Batmasian: No Ancillary Jurisdiction Over Pardoned Defendant's Motion to Expunge Conviction

In United States v. Batmasian, No. 21-12800 (Mar. 24, 2023) (Branch, Luck, Antoon), the Court held that the district court lacked jurisdiction to consider the pardoned defendant’s motion to expunge his conviction.

The defendant filed his expungement motion in the district court that convicted him. But the Eleventh Circuit rejected the defendant’s reliance on the doctrine of ancillary jurisdiction. No court had ever expressly embraced such jurisdiction for a constitutional expungement request. And the Court declined to do so because the alleged constitutional violation—a purported denial of his First Amendment right to donate to charities—was the natural result of an otherwise valid arrest or conviction.

Files: Section 404 Does not Permit Sentence Reduction for Non-Covered Offenses, Admits Lengthy Discussion about Holding/Dicta

In United States v.

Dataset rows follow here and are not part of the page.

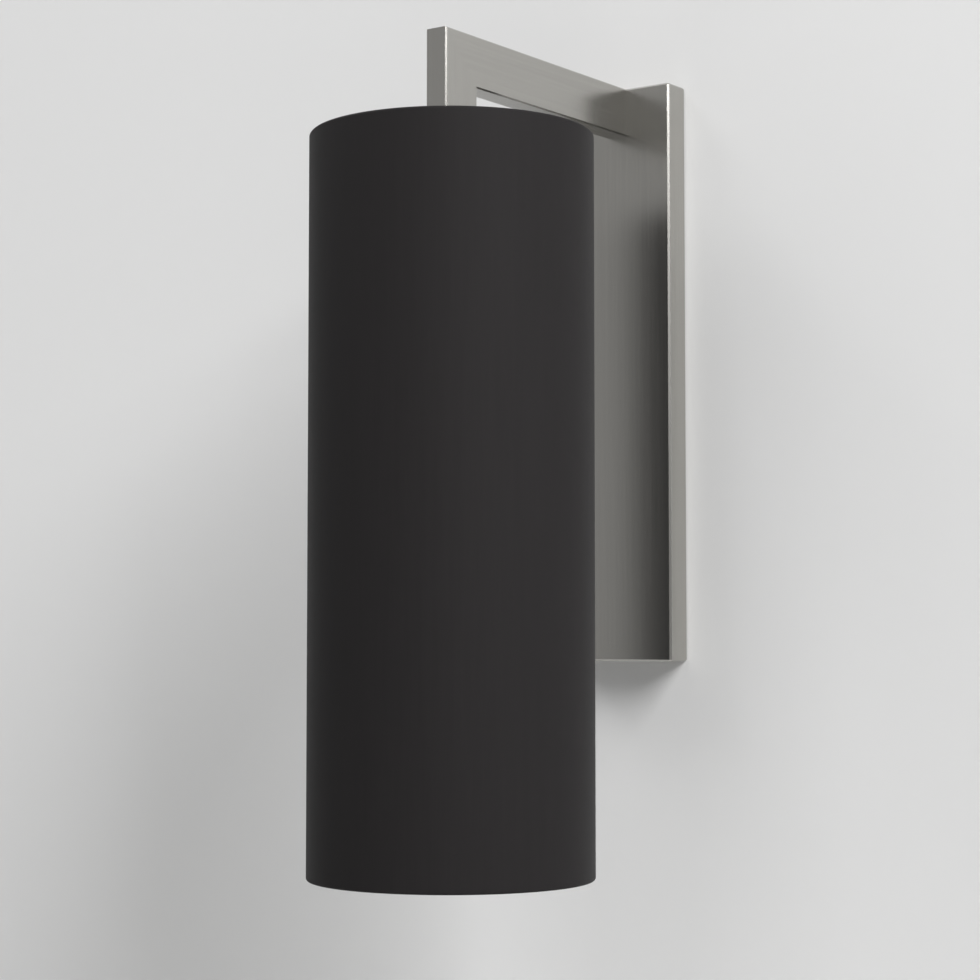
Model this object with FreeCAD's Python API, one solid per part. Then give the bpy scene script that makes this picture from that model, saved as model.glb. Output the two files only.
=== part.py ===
"""A tube wall light: a slim wall plate, a right-angled flat arm and a tall cylindrical fabric shade.

Millimetres. +Z is up, the wall is the plane Y = 0 and the light stands out of it towards -Y.
The origin is the middle of the wall plate, on the wall.
"""

import FreeCAD
import Part

import math
import os

Vector = FreeCAD.Vector
OUT = "parts"

# ---- driving sizes -----------------------------------------------------------------------------

# Wall plate, a folded cover open at the back.
plate_width = 64.0
plate_height = 300.0
plate_depth = 15.5
plate_wall = 1.5
plate_chamfer = 0.9

# Arm, a flat rectangular tube: a level bar with a leg that turns down into the shade.
arm_width = 12.0
arm_height = 25.0
arm_wall = 1.5
arm_chamfer = 0.7
arm_reach = 173.5  # wall to the front of the leg
leg_below_bar = 53.0  # bar's underside to the leg's foot

# Shade.
shade_diameter = 135.0
shade_length = 350.0
shade_gap = 25.0  # bar's underside to the shade's top rim
fabric_thickness = 0.4
liner_thickness = 0.8
hoop_wire = 2.8
spoke_wire = 2.6
wire_sides = 6  # flats of a drawn wire
spoke_count = 3
spoke_bend = 8.0
spoke_level_length = 7.0
rim_bevel = 0.6
hem = 7.0  # height of the cloth turned in over a hoop
seam_width = 11.0

# Nipple and the leg's foot.
nipple_diameter = 8.0
nipple_bore = 5.6
nipple_grip = 9.0
foot_block_height = 8.0
foot_spigot_height = 4.0
locknut_flats = 13.0
locknut_height = 5.0

# Lampholder for an E27 screw cap.
holder_cap_height = 30.0
holder_cap_diameter = 44.0
holder_neck_diameter = 17.0
holder_neck_height = 8.0
holder_wall = 2.0
holder_flange_border = 5.25  # width of the flange round the barrel
holder_flange_thickness = 3.0
holder_barrel_diameter = 39.5
holder_barrel_length = 18.0
holder_skirt_diameter = 36.0
holder_skirt_length = 17.0
insulator_thickness = 6.0
insulator_ledge = 3.0
terminal_spread = 7.0
terminal_width = 5.0
terminal_depth = 7.0
terminal_height = 7.0
contact_thickness = 0.5
contact_width = 4.0
contact_length = 10.0

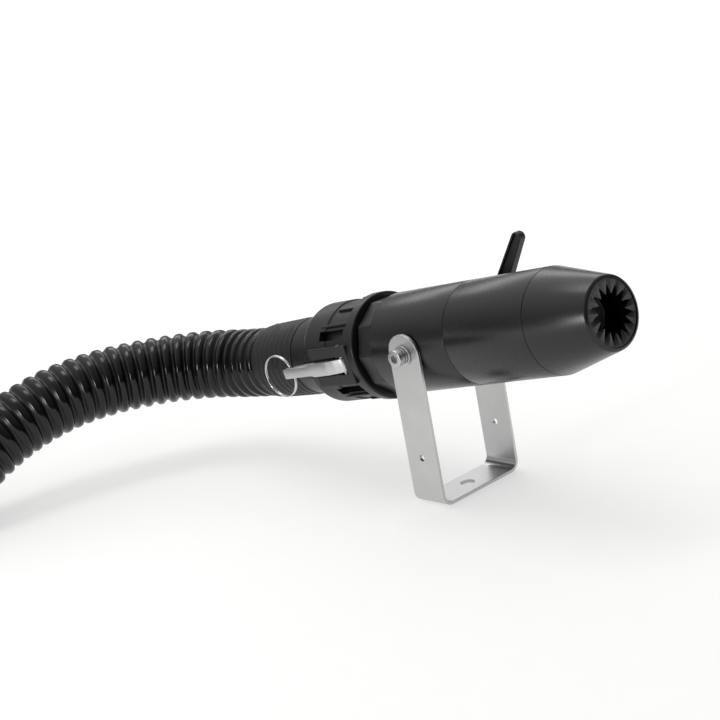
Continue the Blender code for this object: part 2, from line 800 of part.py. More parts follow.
def make_lever(head, black, steel):
    """The far side's clamp lever: a threaded hub, and a handle that lifts off its teeth to be re-set."""
    base = leg_outer + seat
    washer_top = base + washer_thickness
    turned("lever_washer", ring_profile(thread_radius + running, washer_radius, base, washer_top),
           steel, head, along_y, coarse)
    hub_low = washer_top + seat
    flange_top = hub_low + lever_hub_flange
    neck_top = flange_top + lever_neck_height
    stud_end = barrel_radius - screw_reach
    hub = turned("lever_hub", [
        (0.0, stud_end),
        (thread_radius, stud_end),
        (thread_radius, hub_low),
        (lever_boss_radius * 0.86, hub_low),
        (lever_boss_radius * 0.86, flange_top),
        (lever_neck_radius, flange_top),
        (lever_neck_radius, neck_top),
        (lever_screw_radius + running, neck_top),
        (lever_screw_radius + running, hub_low + 0.001),
        (0.0, hub_low + 0.001),
    ], steel, head, along_y, coarse)
    teeth = 8
    for index in range(teeth):
        notch = Matrix.Rotation(math.tau * index / teeth, 4, "Y")
        boolean(hub, box("tooth_gap", (lever_neck_radius - 0.0006, flange_top, -0.0005),
                         (lever_neck_radius + 0.001, neck_top + 0.001, 0.0005), head, notch))
    boss_low = flange_top + seat
    web_low = neck_top + seat
    web_top = web_low + lever_web
    boss_top = boss_low + lever_boss_height
    socket_radius = lever_neck_radius + seat
    pocket_radius = lever_screw_head_radius + seat
    handle_frame = frame_at("lever_frame", (0, 0, 0), head)
    handle = turned("lever_handle", [
        (lever_boss_radius, boss_low),
        (lever_boss_radius, boss_top - 0.0015),
        (lever_boss_radius - 0.0015, boss_top),
        (pocket_radius, boss_top),
        (pocket_radius, web_top),
        (lever_screw_radius + seat, web_top),
        (lever_screw_radius + seat, web_low),
        (socket_radius, web_low),
        (socket_radius, boss_low),
    ], black, handle_frame, along_y, 20)
    arm_middle = boss_low + seat + lever_arm_thickness / 2
    arm_frame = frame_at("lever_arm_frame", (0, arm_middle, 0), handle_frame,
                         (0, head_pitch - lever_angle, 0))
    lean = Matrix.Rotation(math.radians(lever_lean), 4, "Z")
    root = lever_boss_radius - 0.0012
    tip_half = lever_tip_width / 2
    tip_centre = lever_length - tip_half
    blade = [
        (root, -lever_root_width / 2),
        *arc((tip_centre, 0), tip_half, -80, 80, 7),
        (root, lever_root_width / 2),
    ]
    flat = Matrix.Rotation(math.radians(90), 4, "X")
    arm = plate("lever_arm", [blade], lever_arm_thickness, arm_frame, lean @ flat)
    inset = 0.0026
    groove = [
        (root + 0.006, -lever_root_width / 2 + inset),
        (tip_centre, -tip_half + inset),
        (tip_centre, tip_half - inset),
        (root + 0.006, lever_root_width / 2 - inset),
    ]
    for sign in (-1, 1):
        offset = Matrix.Translation((0, sign * lever_arm_thickness / 2, 0))
        boolean(arm, plate("lever_groove", [groove], 2 * lever_groove_depth, arm_frame, lean @ offset @ flat))
    boolean(handle, arm, "UNION")
    pin_low = hub_low + 0.0015
    screw_top = boss_top - 0.0008
    head_low = screw_top - lever_screw_head_height
    screw = turned("lever_screw", [
        (0.0, pin_low),
        (lever_screw_radius, pin_low),
        (lever_screw_radius, head_low),
        (lever_screw_head_radius, head_low),
        (lever_screw_head_radius, screw_top),
        (0.0, screw_top),
    ], steel, head, along_y, coarse)
    boolean(screw, drum("hex", 0.0014, screw_top - 0.0012, screw_top + 0.001, head, along_y, 6))
    # The spring stands between the handle's web and the screw's head
    wire = lever_spring_wire / 2
    spring_low = web_top + seat + wire
    spring_high = head_low - seat - wire
    per_turn = 8
    total = lever_spring_turns * per_turn
    coil = []
    for index in range(total + 1):
        turn = math.tau * index / per_turn
        height = spring_low + (spring_high - spring_low) * index / total
        coil.append((lever_spring_radius * math.cos(turn), height, lever_spring_radius * math.sin(turn)))
    tube("lever_spring", coil, [wire] * len(coil), 1, head, steel)


def make_cuff(name, front, rear, parent, rubber):
    """A rubber sleeve that grips the hose, wider at its front, with faint ribs."""
    bore = hose_radius + seat
    outline = [(cuff_front_radius, front)]
    span = front - rear
    for index in range(cuff_ribs):
        at = front - span * (0.12 + 0.76 * index / (cuff_ribs - 1))
        base = cuff_front_radius + (cuff_rear_radius - cuff_front_radius) * (front - at) / span
        outline += [(base + cuff_rib_height, at + span * 0.04), (base, at - span * 0.04)]
    outline += [(cuff_rear_radius, rear + 0.001), (cuff_rear_radius - 0.0006, rear), (bore, rear), (bore, front)]
    return turned(name, outline, rubber, parent, steps=medium)


def smooth_curve(points, per_piece=40):
    """A centripetal Catmull-Rom curve as a fine list of places. The first and last points only guide it."""
    path = []
    for a, b, c, d in zip(points, points[1:], points[2:], points[3:]):
        t0 = 0.0
        t1 = t0 + math.sqrt((b - a).length)
        t2 = t1 + math.sqrt((c - b).length)
        t3 = t2 + math.sqrt((d - c).length)
        for index in range(per_piece):
            t = t1 + (t2 - t1) * index / per_piece
            a1 = a * ((t1 - t) / (t1 - t0)) + b * ((t - t0) / (t1 - t0))
            a2 = b * ((t2 - t) / (t2 - t1)) + c * ((t - t1) / (t2 - t1))
            a3 = c * ((t3 - t) / (t3 - t2)) + d * ((t - t2) / (t3 - t2))
            b1 = a1 * ((t2 - t) / (t2 - t0)) + a2 * ((t - t0) / (t2 - t0))
            b2 = a2 * ((t3 - t) / (t3 - t1)) + a3 * ((t - t1) / (t3 - t1))
            path.append(b1 * ((t2 - t) / (t2 - t1)) + b2 * ((t - t1) / (t2 - t1)))
    path.append(points[-2])
    return path


def along(path, distances):
    """Places at the given distances along a fine path."""
    walked = [0.0]
    for a, b in zip(path, path[1:]):
        walked.append(walked[-1] + (b - a).length)
    found = []
    index = 0
    for distance in distances:
        while index < len(path) - 2 and walked[index + 1] < distance:
            index += 1
        share = (distance - walked[index]) / (walked[index + 1] - walked[index])
        found.append(path[index].lerp(path[index + 1], share))
    return found, walked[-1]


def axis_place(pivot, distance):
    """A place on the nozzle's axis in the world, counted forwards from the pivot."""
    pitch = math.radians(head_pitch)
    return pivot + Vector((math.cos(pitch), 0, math.sin(pitch))) * distance


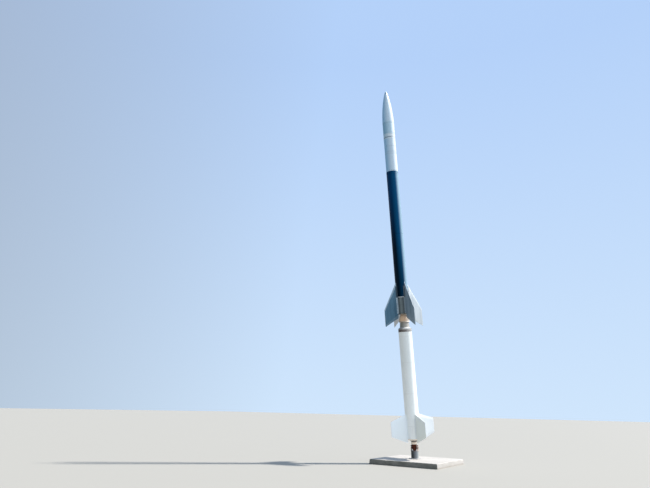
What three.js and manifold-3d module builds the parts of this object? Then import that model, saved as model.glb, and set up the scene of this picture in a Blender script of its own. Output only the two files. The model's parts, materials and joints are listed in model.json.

Files, No. 21-12859 (Mar. 24, 2023) (Newsom, Luck, Tjoflat), the Court affirmed the denial of the defendant’s motion for a reduced sentence under Section 404 of the First Step Act.

The question in the case was whether the district court had authority to reduce the defendant’s sentence for a non-covered offense in addition to a covered offense. In Denson, the Court had previously stated that district courts could reduce a sentence only for a covered offense.  Here, the Court concluded that this statement in Denson was part of the holding of the case. And, it concluded, the Supreme Court’s decision in Concepcion did not abrogate that holding. The Court engaged in a lengthy discussion (which Judge Luck did not join) about when a statement is “necessary” to the result and thus forms part of the holding rather than dicta.

Judge Newsom, joined by Judge Tjoflat, concurred to explain why he believed it is a bad idea for appellate courts to issue alternative holdings.